Unterdessen entwickelt Actemium Food & Beverage Aalter zahlreiche Anwendungen im Bereich maschinelles Lernen. Von der Vorhersage der Bestellmengen zur besseren Produktions- und Logistikplanung über die Erkennung von Unregelmäßigkeiten, die Verbesserung der Qualität und die optimierte Vorhersage des Anlaufens von Maschinen bis hin zur Erkennung von Texten und Zahlen sind vielfältige Anwendungsmöglichkeiten denkbar.
Digitaler Zwilling und virtueller Sensor
Zum Beispiel, erzählt Pandelaere, „wollte ein Kunde von uns einen zusätzlichen Wärmetauscher installieren, um Wärme aus verschiedenen Quellen rückzugewinnen. Wir haben die Problemstellung an einem digitalen Zwilling untersucht und eine leistungsfähigere, energiesparendere Lösung vorgeschlagen, für die letztlich nur ein zusätzlicher Temperaturfühler eingebaut werden musste.“
Aber Actemium Food & Beverage Aalter ging noch weiter und analysierte die verschiedenen Wärmequellen, um nur die ergiebigsten für die Rückgewinnung zu nutzen. Ein Vorgehen, dass der Kunde sehr zu schätzen wusste – bedenkt man doch, dass jeder Anschluss an den Wärmetauscher mit etwa 50.000 € zu Buche schlägt.
„Der nächste Schritt ist die Entwicklung eines Simulationsmodells für das verfügbare Speichervolumen, um davon abhängig Wärmequellen zu- und abzuschalten“, fügt der Berater von Actemium Food & Beverage Aalter hinzu.
Für einen anderen Kunden hat Actemium Food & Beverage Aalter ein Modell auf Grundlage eines virtuellen Sensors entwickelt, das den genauen Kühlwasserbedarf jedes Verbrauchers ermittelt.

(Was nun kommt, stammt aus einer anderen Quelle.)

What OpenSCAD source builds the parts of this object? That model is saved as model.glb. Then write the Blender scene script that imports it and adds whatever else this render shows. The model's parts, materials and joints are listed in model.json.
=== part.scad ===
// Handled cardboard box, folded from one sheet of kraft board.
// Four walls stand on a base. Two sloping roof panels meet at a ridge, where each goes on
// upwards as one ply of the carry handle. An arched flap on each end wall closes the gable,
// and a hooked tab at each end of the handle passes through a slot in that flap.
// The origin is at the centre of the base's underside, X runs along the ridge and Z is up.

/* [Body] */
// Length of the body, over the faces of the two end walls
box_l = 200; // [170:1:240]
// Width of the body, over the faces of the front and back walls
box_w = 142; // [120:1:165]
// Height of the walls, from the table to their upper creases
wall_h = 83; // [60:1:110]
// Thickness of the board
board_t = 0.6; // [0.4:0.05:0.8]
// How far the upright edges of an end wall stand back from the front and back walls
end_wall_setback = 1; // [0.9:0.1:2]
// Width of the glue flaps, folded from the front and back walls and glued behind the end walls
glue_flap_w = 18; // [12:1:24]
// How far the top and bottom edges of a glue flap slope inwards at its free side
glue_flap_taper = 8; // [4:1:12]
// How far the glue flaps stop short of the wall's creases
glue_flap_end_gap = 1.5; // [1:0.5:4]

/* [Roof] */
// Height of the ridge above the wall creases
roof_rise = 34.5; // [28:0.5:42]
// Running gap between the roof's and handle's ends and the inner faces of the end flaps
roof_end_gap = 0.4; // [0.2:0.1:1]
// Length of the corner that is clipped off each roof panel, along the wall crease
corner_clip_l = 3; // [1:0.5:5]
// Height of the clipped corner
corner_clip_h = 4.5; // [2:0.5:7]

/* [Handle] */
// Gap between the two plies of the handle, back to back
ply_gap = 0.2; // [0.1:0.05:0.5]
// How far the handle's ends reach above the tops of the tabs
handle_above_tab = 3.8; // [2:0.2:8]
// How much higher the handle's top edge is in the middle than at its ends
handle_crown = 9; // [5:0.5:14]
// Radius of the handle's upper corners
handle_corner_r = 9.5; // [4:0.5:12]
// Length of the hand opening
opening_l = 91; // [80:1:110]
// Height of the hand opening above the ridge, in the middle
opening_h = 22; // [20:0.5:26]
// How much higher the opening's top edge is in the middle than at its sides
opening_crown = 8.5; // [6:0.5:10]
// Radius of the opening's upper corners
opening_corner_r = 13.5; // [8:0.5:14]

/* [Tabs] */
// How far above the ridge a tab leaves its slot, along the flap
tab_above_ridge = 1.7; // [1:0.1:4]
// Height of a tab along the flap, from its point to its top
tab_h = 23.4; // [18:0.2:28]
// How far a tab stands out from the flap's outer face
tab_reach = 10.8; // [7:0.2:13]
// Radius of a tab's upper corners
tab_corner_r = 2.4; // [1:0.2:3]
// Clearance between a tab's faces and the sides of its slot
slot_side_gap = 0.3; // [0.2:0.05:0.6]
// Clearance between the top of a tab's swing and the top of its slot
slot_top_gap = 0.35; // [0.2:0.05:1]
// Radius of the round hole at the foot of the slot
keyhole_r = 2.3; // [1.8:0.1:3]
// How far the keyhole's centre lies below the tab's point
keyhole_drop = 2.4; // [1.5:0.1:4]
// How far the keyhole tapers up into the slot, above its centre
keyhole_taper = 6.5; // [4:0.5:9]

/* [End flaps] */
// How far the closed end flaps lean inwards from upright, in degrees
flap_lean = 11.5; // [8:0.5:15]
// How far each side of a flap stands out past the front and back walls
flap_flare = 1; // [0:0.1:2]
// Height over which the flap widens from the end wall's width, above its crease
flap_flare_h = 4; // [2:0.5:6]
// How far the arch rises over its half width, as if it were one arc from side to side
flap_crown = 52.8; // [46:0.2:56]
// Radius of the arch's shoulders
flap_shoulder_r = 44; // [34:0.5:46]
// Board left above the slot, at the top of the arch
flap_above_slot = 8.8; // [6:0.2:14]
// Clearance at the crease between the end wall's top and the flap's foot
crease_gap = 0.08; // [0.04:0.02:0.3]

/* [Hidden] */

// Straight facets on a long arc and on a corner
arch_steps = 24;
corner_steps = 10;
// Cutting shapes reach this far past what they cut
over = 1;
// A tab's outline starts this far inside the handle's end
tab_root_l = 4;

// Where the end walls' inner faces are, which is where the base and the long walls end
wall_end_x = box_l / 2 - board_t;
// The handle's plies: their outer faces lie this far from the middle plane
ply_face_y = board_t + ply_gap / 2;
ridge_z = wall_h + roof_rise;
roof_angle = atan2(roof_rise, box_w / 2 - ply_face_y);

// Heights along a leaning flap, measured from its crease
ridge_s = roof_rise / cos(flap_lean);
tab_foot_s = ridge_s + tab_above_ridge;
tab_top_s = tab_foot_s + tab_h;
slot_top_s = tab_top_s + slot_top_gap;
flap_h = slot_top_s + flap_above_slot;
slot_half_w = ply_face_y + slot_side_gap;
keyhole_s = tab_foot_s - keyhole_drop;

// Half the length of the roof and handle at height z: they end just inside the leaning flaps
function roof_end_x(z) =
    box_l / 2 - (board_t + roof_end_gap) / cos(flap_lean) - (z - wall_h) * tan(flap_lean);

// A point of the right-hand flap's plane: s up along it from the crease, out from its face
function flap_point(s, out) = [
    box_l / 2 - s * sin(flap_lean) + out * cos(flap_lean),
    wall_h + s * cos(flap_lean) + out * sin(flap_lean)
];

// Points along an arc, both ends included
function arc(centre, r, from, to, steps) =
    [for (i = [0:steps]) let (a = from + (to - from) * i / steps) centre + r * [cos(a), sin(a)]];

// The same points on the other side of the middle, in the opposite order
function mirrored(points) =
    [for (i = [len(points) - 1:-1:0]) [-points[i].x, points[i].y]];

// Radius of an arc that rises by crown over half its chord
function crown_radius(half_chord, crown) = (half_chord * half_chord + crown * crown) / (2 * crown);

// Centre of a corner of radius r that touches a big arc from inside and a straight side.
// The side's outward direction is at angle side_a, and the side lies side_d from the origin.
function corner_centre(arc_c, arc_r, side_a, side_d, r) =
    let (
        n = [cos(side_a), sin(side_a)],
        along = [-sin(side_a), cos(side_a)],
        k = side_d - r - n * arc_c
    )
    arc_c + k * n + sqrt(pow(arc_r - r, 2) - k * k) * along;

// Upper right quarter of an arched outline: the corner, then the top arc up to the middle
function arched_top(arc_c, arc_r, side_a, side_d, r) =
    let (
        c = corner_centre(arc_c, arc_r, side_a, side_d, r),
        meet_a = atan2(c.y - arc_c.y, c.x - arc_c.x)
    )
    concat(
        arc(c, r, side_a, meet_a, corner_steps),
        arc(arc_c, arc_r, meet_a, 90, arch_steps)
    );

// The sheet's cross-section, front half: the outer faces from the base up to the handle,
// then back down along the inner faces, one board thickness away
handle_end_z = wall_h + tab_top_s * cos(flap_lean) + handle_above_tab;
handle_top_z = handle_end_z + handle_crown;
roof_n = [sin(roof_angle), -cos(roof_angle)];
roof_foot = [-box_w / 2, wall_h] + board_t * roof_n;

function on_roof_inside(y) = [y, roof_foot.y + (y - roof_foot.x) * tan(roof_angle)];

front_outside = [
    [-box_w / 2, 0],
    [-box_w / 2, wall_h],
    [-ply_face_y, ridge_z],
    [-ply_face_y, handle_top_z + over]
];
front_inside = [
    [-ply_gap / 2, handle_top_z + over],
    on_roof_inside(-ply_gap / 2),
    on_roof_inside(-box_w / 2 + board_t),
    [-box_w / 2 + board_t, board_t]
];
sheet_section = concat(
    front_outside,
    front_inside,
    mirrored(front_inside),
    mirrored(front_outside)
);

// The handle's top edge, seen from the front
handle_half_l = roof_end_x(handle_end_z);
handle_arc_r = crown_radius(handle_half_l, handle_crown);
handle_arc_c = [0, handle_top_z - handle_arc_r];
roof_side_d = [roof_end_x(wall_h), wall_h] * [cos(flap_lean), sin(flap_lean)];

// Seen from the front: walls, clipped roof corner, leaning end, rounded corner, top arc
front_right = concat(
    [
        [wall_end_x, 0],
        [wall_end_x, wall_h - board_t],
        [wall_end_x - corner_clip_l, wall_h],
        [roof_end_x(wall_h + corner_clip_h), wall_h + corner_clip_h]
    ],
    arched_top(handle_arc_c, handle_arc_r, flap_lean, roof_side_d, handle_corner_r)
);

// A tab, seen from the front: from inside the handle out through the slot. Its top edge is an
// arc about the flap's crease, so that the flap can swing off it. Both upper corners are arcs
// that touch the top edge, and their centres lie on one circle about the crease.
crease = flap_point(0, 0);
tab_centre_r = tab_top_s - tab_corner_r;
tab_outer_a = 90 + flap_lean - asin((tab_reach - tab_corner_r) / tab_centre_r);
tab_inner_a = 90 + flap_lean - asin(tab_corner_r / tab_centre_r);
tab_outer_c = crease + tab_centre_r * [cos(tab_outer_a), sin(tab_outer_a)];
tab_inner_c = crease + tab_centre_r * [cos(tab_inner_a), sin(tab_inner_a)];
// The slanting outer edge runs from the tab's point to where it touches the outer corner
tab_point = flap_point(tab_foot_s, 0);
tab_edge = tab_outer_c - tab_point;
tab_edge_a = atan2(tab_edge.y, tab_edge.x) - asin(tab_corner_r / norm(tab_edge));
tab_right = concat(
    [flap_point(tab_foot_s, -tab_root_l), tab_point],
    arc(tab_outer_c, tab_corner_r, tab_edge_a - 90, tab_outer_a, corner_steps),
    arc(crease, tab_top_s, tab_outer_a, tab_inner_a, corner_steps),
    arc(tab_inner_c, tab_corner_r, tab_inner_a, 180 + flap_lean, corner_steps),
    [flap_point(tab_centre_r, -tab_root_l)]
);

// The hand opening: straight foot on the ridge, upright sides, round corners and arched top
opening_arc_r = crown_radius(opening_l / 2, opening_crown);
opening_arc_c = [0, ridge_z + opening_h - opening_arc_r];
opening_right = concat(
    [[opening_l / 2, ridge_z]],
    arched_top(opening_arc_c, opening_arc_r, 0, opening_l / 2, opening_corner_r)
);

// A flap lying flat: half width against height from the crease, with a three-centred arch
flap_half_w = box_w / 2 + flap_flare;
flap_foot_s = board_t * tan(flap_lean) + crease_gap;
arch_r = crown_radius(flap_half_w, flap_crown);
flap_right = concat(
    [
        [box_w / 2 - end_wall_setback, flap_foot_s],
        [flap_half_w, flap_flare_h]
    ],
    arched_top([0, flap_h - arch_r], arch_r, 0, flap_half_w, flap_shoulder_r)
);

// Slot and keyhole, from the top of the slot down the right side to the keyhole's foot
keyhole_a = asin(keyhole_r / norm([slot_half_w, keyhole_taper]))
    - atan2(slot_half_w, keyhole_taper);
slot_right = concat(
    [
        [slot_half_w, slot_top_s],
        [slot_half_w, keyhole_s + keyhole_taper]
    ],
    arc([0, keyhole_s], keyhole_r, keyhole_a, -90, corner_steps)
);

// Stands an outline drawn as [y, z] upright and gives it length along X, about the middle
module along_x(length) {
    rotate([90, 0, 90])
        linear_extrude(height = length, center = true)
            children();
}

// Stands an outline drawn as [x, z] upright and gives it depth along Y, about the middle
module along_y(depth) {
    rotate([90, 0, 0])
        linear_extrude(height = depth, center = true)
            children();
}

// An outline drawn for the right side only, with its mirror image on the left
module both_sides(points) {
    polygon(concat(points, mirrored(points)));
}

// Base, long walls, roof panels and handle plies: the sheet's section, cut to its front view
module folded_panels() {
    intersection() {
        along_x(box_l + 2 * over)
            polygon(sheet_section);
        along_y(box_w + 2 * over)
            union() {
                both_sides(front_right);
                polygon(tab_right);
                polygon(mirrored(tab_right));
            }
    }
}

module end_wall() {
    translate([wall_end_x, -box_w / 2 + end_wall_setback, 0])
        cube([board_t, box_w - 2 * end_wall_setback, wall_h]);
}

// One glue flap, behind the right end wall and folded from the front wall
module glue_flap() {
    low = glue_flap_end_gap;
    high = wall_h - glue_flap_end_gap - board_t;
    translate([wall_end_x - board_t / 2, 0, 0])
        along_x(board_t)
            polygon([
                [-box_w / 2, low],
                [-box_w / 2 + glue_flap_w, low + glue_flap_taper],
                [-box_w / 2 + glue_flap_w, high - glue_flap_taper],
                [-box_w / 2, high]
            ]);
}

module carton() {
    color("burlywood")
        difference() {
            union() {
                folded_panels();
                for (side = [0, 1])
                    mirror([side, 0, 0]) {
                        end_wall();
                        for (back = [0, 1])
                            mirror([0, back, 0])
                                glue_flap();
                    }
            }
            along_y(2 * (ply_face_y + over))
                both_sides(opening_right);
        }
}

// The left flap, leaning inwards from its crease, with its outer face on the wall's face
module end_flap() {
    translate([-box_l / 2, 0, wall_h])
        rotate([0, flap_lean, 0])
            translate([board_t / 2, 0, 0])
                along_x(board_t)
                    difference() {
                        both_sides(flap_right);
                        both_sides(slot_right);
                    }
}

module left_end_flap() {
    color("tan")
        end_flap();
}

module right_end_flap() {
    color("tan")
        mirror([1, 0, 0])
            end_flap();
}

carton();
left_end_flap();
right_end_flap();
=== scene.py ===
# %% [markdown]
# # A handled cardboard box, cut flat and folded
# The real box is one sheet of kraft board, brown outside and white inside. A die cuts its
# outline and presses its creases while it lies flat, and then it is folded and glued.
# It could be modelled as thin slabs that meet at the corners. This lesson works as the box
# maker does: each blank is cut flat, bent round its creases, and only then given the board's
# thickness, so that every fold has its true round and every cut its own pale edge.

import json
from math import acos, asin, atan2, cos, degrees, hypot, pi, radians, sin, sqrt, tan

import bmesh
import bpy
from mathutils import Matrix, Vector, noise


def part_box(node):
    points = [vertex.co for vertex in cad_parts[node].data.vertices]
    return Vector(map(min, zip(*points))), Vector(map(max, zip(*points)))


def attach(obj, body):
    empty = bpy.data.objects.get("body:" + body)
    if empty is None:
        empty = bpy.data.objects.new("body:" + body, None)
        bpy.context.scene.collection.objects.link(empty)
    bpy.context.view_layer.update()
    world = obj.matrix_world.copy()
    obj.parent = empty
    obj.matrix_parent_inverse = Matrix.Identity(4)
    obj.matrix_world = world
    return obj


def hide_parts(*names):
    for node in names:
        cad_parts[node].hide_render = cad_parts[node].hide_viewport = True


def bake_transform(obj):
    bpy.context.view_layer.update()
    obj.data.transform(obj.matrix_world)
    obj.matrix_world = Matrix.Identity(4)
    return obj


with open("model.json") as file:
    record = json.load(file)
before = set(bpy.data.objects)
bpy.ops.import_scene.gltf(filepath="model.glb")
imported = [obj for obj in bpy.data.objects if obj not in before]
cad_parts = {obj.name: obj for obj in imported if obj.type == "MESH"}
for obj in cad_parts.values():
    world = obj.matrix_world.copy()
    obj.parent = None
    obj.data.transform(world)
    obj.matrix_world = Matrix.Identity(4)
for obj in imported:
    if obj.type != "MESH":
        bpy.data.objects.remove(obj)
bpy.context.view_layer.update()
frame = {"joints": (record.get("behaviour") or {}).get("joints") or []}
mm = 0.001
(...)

Die Berechnung erfolgt ausschließlich auf Grundlage des Gesamtverbrauchs und der Ventilstellung der verschiedenen Verbraucher (offen oder geschlossen).

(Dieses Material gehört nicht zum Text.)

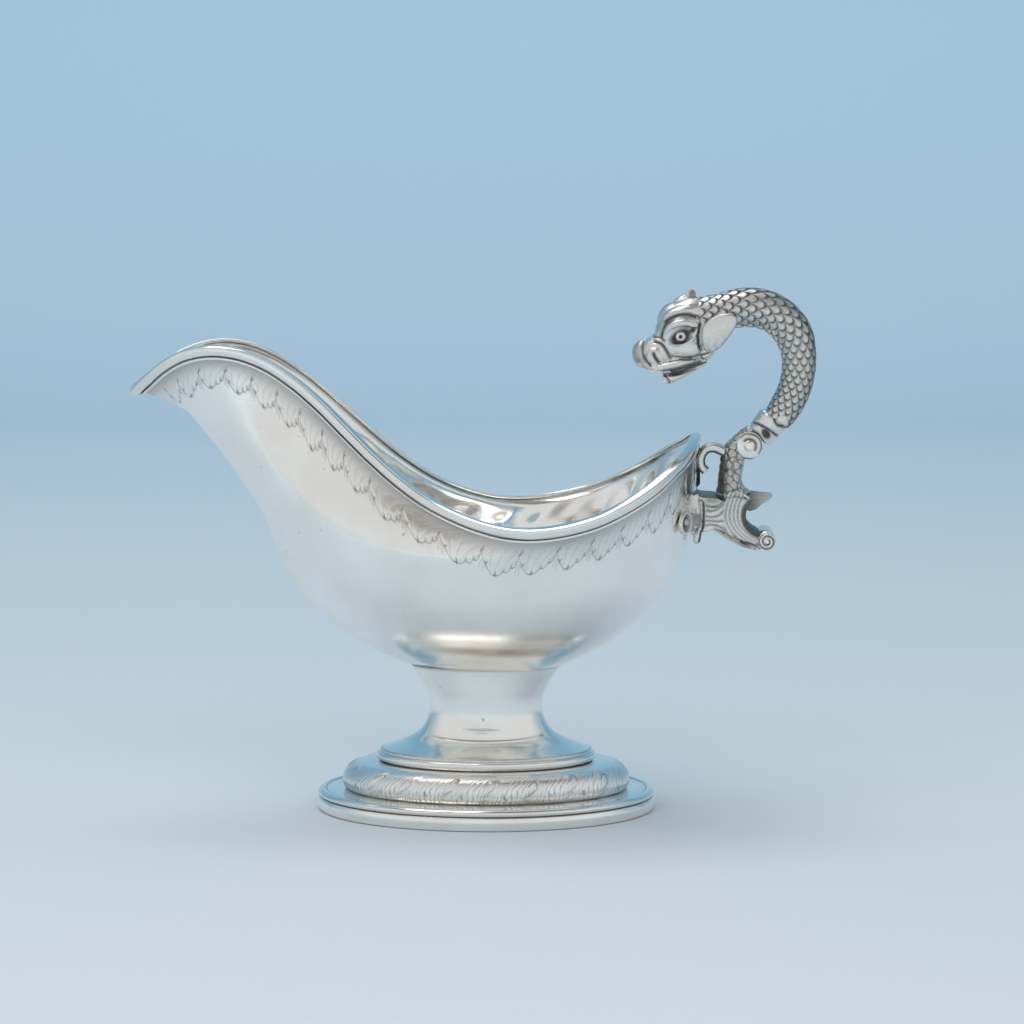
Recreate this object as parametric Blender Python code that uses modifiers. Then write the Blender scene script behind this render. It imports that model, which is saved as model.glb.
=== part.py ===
"""Silver sauce boat with a sea-serpent handle.

Millimetres in the tables below, metres in the scene. +X runs to the handle, -X to the spout,
+Z up, and the sheet silver is symmetric about y = 0. The origin is the middle of the footprint
of the whole object, so the foot stands FOOT_X along X.
"""

import math

import bmesh
import bpy
import numpy as np

COLLECTION = "silver_sauce_boat"
MM = 0.001
FOOT_X = 5.15
GAP = 0.3

WALL = 1.3
COLUMNS = 76
LIP = 1.6
SHOULDER_Z = 98.6
SHOULDER_FRONT = -79.0
SHOULDER_REAR = 74.5
SHOULDER_BEAM = 48.0
SHOULDER_BEAM_X = 15.0
FLAT_BOTTOM_Z = 53.9
FLAT_BOTTOM = 0.362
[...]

„Wir haben uns auch die Zeiten angesehen, in denen die Gesamtsumme der Einzelverbräuche nicht gleich dem ermittelten Gesamtverbrauch war. Wir stellten fest, dass manche Ventile, die eigentlich offen sein mussten, nach Wartungsarbeiten an der Anlage in Wahrheit geschlossen waren – ohne dass uns dies angezeigt wurde. Somit kann unser Modell auch zur Erkennung von Unregelmäßigkeiten eingesetzt werden“, unterstreicht Pandelaere.